Print, without altering anything, the lines from the one that holds "color(oak) door_place(1) door_ornaments(1);" to the one that holds "obj.data.transform(world)", inclusive. No other lines belong in the output.

◆ ◆ ◆ ◆

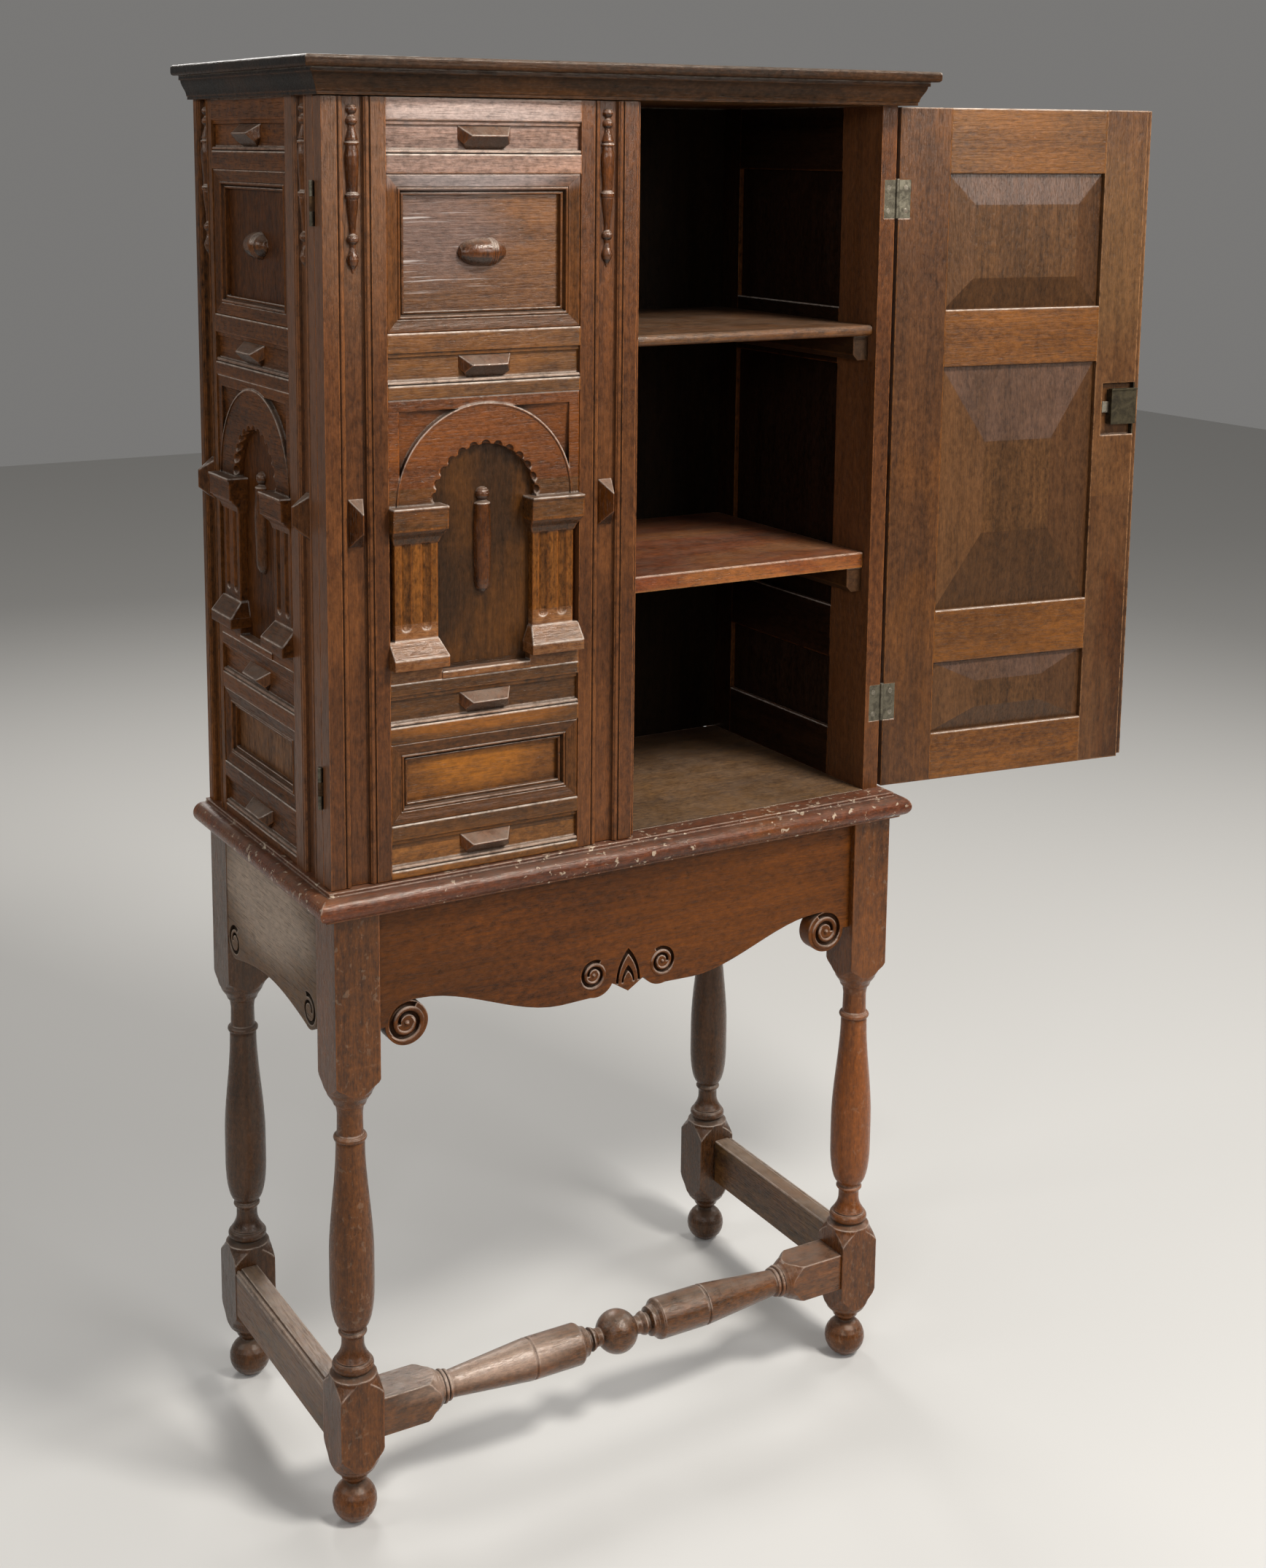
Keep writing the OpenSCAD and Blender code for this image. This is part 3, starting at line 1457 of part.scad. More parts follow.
module lock_bolt_body() {
  translate([lock_x0 - bolt_tail, bolt_y0, bolt_z0])
    cube([lock_w + bolt_tail - bolt_gap, bolt_t, bolt_h]);
}

// The strike is let into the edge of the left door's lip
module lock_strike() {
  color(brass)
    left_frame()
      translate([door_w(-1) + lip_w - strike_t, strike_y0, bolt_z0 - strike_end])
        difference() {
          cube([strike_t, strike_w, bolt_h + 2 * strike_end]);
          translate([-1, 1, strike_end - 1])
            cube([strike_t + 2, bolt_t + 2, bolt_h + 2]);
        }
}

color(oak) leg(-1, -1);  // leg_front_left
color(oak) leg(1, -1);  // leg_front_right
color(oak) leg(-1, 1);  // leg_back_left
color(oak) leg(1, 1);  // leg_back_right
front_apron();
side_apron();  // left_apron
mirror([1, 0, 0]) side_apron();  // right_apron
back_apron();
front_stretcher();
color(oak) side_stretcher();  // left_stretcher
color(oak) mirror([1, 0, 0]) side_stretcher();  // right_stretcher
stand_moulding();
case_floor();
case_top();
cornice_moulding();
cap_board();
case_back();
upper_shelf();
lower_shelf();
shelf_bearers();
color(oak) side_place(-1) side_front_stile();  // left_side_front_stile
color(oak) side_place(-1) side_back_stile();  // left_side_back_stile
color(oak_light) side_place(-1) side_rails();  // left_side_rails
color(oak_dark) side_place(-1) side_panels();  // left_side_panels
color(oak_dark) side_place(-1) side_mouldings();  // left_side_mouldings
color(oak_light) side_place(-1) side_arcade();  // left_side_arcade
color(oak) side_place(-1) side_ornaments();  // left_side_ornaments
color(oak) side_place(1) side_front_stile();  // right_side_front_stile
color(oak) side_place(1) side_back_stile();  // right_side_back_stile
color(oak_light) side_place(1) side_rails();  // right_side_rails
color(oak_dark) side_place(1) side_panels();  // right_side_panels
color(oak_dark) side_place(1) side_mouldings();  // right_side_mouldings
color(oak_light) side_place(1) side_arcade();  // right_side_arcade
color(oak) side_place(1) side_ornaments();  // right_side_ornaments
color(oak) door_place(-1) door_hinge_stile();  // left_door_hinge_stile
color(oak) door_place(-1) door_meeting_stile(-1);  // left_door_meeting_stile
color(oak_light) door_place(-1) door_rails(-1);  // left_door_rails
color(oak_dark) door_place(-1) door_panels(-1);  // left_door_panels
color(oak_dark) door_place(-1) door_mouldings(-1);  // left_door_mouldings
color(oak_light) door_place(-1) door_arcade(-1);  // left_door_arcade
color(oak) door_place(-1) door_ornaments(-1);  // left_door_ornaments
color(oak) door_place(1) door_hinge_stile();  // right_door_hinge_stile
color(oak) door_place(1) door_meeting_stile(1);  // right_door_meeting_stile
color(oak_light) door_place(1) door_rails(1);  // right_door_rails
color(oak_dark) door_place(1) door_panels(1);  // right_door_panels
color(oak_dark) door_place(1) door_mouldings(1);  // right_door_mouldings
color(oak_light) door_place(1) door_arcade(1);  // right_door_arcade
color(oak) door_place(1) door_ornaments(1);  // right_door_ornaments
case_hinge_leaves();
color(brass) door_place(-1) leaf_pair(1, 1);  // left_door_hinge_leaves
color(brass) door_place(1) leaf_pair(1, 1);  // right_door_hinge_leaves
hinge_pins();
case_hinge_screws();
color(steel) door_place(-1) screw_row(door_t, -1, 0);  // left_door_screws
color(steel) door_place(1) screw_row(door_t, -1, 0);  // right_door_screws
color(brass) door_place(1) lock_case_body();  // lock_case
color(steel) door_place(1) lock_bolt_body();  // lock_bolt
lock_strike();
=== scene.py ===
"""Looks of the pier cupboard: camera, materials, carved scrolls, floor and light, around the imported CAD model.

Lengths are in metres and angles in radians, unless a name or a comment says otherwise. Colours are written as the
eye reads them, with srgb()."""
import math

import bpy
from mathutils import Matrix, Vector


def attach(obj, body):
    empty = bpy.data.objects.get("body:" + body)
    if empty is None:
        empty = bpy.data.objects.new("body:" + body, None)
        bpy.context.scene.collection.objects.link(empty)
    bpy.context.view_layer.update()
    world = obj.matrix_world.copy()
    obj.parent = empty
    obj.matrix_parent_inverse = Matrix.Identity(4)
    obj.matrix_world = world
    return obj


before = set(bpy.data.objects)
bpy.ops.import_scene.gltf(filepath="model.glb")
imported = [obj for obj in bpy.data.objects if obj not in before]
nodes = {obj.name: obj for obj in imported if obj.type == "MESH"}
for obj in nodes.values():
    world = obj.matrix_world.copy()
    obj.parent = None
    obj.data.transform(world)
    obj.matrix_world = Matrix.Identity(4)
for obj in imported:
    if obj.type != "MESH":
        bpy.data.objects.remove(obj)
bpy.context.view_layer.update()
scene = bpy.context.scene

# ---------------------------------------------------------------- camera, solved from the photo
YAW = 0.5211665
PITCH = -0.1694090
ROLL = 0.0071774
FOCAL_PX = 2880.4
IMAGE_W, IMAGE_H = 1736.0, 2150.0
CENTRE_PX = (808.09, 692.51)  # the pixel that the camera looks straight at
EYE = Vector((-1.2120, -2.1976, 1.5606))
SENSOR_MM = 36.0
VIEW_DEPTH = 50.0

forward = Vector((math.sin(YAW) * math.cos(PITCH), math.cos(YAW) * math.cos(PITCH), math.sin(PITCH)))
level = Vector((math.cos(YAW), -math.sin(YAW), 0.0))
over = level.cross(forward)
right = level * math.cos(ROLL) + over * math.sin(ROLL)
up = over * math.cos(ROLL) - level * math.sin(ROLL)
cam_data = bpy.data.cameras.new("camera")
cam_data.sensor_fit = "VERTICAL"
cam_data.sensor_height = SENSOR_MM
cam_data.lens = FOCAL_PX / IMAGE_H * SENSOR_MM
cam_data.shift_x = (IMAGE_W / 2 - CENTRE_PX[0]) / IMAGE_H
cam_data.shift_y = -(IMAGE_H / 2 - CENTRE_PX[1]) / IMAGE_H
cam_data.clip_end = VIEW_DEPTH
cam = bpy.data.objects.new("camera", cam_data)
basis = Matrix((right, up, -forward)).transposed().to_4x4()
basis.translation = EYE
cam.matrix_world = basis
scene.collection.objects.link(cam)
scene.camera = cam
scene.view_settings.view_transform = "Standard"


def srgb(r, g, b):
    """A colour as the eye reads it, 0 to 255, turned into linear values."""
    return tuple((c / 255 / 12.92) if c <= 10 else ((c / 255 + 0.055) / 1.055) ** 2.4 for c in (r, g, b))


def dimmed(colour, share):
    """A colour brought down to a share of its light."""
    return tuple(c * share for c in colour)


EDGE_SAMPLES = 4  # of each bevel and occlusion node

# ---------------------------------------------------------------- settings that all wood shares
AXES = {"x": (0, 1, 2), "y": (1, 0, 2), "z": (2, 0, 1)}  # the axis along the grain, then the two across it
# Noise patterns: scale along the grain and across it, per metre, then detail, roughness and distortion
PATTERNS = {
    "bands": ((1.6, 48, 48), 4.0, 0.6),
    "streak": ((9, 330, 330), 4.0, 0.68),
    "fine": ((48, 1250, 1250), 2.0, 0.5),
    "cloud": ((4.5, 12, 12), 5.0, 0.62),
    "mottle": ((110, 190, 190), 5.0, 0.75),
    "blotch": ((3, 8, 8), 6.0, 0.66, 0.5),
    "glints": ((6, 230, 230), 3.0, 0.5),
}
SOLID_SHIFTS = (5.3, 3.1, 7.9)  # times the random number of a solid: where in the pattern it lies
WAVE_SCALE, WAVE = (2.2, 7, 7), 0.010  # the grain's slow wave
PORE_DEPTH, ARRIS_LOSS = 0.00018, 0.0002
STREAK_RISE, MOTTLE_RISE, BLOTCH_RISE = 0.00040, 0.00050, 0.0016
DIRT_REACH = 0.012  # how far from a corner the dirt and painted shade reach
CREST_HIGHLIGHT = srgb(232, 218, 204)  # painted highlight along the upper arrises
# dust on faces that look up, together with a painted sheen
DUST_AND_SHEEN = srgb(150, 134, 120)
CHIP = srgb(222, 204, 178)
# painted glints on the open grain
GLINT = srgb(206, 196, 190)
SHADED_DARK, SHADED_LIGHT = srgb(10, 7, 5), srgb(34, 22, 15)  # faces that look into the case
VARNISH_TINT = (1.0, 0.85, 0.72, 1.0)
COAT_ROUGHNESS, COAT_IOR = 0.13, 1.45

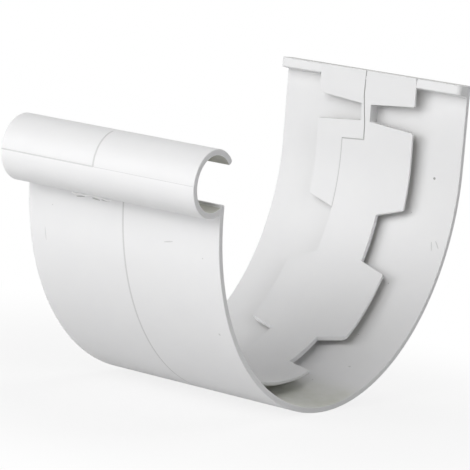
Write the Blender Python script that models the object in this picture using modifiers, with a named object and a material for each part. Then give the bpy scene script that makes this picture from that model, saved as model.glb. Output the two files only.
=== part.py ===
"""Gutter union: a short half-round sleeve, moulded in one piece, that joins two lengths of gutter.

Units are metres. X runs along the gutter, -Y is the front with the rolled bead, +Y is the
back that stands against the building, +Z is up.
The origin is the middle of the base of the bounding box, below the lowest line of the sleeve.
"""

import cmath
import math

import bmesh
import bpy
from mathutils import Matrix

# Driving dimensions

OUTER_RADIUS = 0.0640          # outside of the half-round wall
WALL = 0.00170                 # wall of the sleeve, the bead and the lip
LENGTH = 0.0650                # along the gutter
BACK_LEAN = 5.3                # degrees that the straight back leans inwards
BACK_HEIGHT = 0.0314           # top of the back above the centre of the half round
LIP_HEIGHT = -0.0026           # top of the front lip from the same centre

FLANGE_DEPTH = 0.0062          # top of the back, from outside to the face of the flange
FLANGE_NOSE = 0.0029           # height of the flange's face
FLANGE_ROOT = 0.0036           # height of the flange where it meets the wall

BEAD_FORWARD = 0.0043          # centre of the bead in front of the outside of the wall
BEAD_UP = 0.0030               # and above the centre of the half round
BEAD_RADIUS = 0.00935          # outside of the bead
BEAD_TIP_ANGLE = 40.0          # degrees above the level line to the back, where the curl ends

SLOT = 0.00255                 # gap that takes the gutter, between the wall and the strip
STRIP_WALL = 0.00155           # thickness of the inner strip
STRIP_LEAN = 7.2               # degrees that the strip leans inwards beside the back
STRIP_HALF = 0.01720           # half width of the strip over its tabs
STRIP_END_ANGLE = -176.0       # where the strip ends under the front lip
WEB_HALF = 0.00140             # half thickness of the web that carries the strip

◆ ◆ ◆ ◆

EXERCISE RESULT:
color(oak) door_place(1) door_ornaments(1);  // right_door_ornaments
case_hinge_leaves();
color(brass) door_place(-1) leaf_pair(1, 1);  // left_door_hinge_leaves
color(brass) door_place(1) leaf_pair(1, 1);  // right_door_hinge_leaves
hinge_pins();
case_hinge_screws();
color(steel) door_place(-1) screw_row(door_t, -1, 0);  // left_door_screws
color(steel) door_place(1) screw_row(door_t, -1, 0);  // right_door_screws
color(brass) door_place(1) lock_case_body();  // lock_case
color(steel) door_place(1) lock_bolt_body();  // lock_bolt
lock_strike();
=== scene.py ===
"""Looks of the pier cupboard: camera, materials, carved scrolls, floor and light, around the imported CAD model.

Lengths are in metres and angles in radians, unless a name or a comment says otherwise. Colours are written as the
eye reads them, with srgb()."""
import math

import bpy
from mathutils import Matrix, Vector


def attach(obj, body):
    empty = bpy.data.objects.get("body:" + body)
    if empty is None:
        empty = bpy.data.objects.new("body:" + body, None)
        bpy.context.scene.collection.objects.link(empty)
    bpy.context.view_layer.update()
    world = obj.matrix_world.copy()
    obj.parent = empty
    obj.matrix_parent_inverse = Matrix.Identity(4)
    obj.matrix_world = world
    return obj


before = set(bpy.data.objects)
bpy.ops.import_scene.gltf(filepath="model.glb")
imported = [obj for obj in bpy.data.objects if obj not in before]
nodes = {obj.name: obj for obj in imported if obj.type == "MESH"}
for obj in nodes.values():
    world = obj.matrix_world.copy()
    obj.parent = None
    obj.data.transform(world)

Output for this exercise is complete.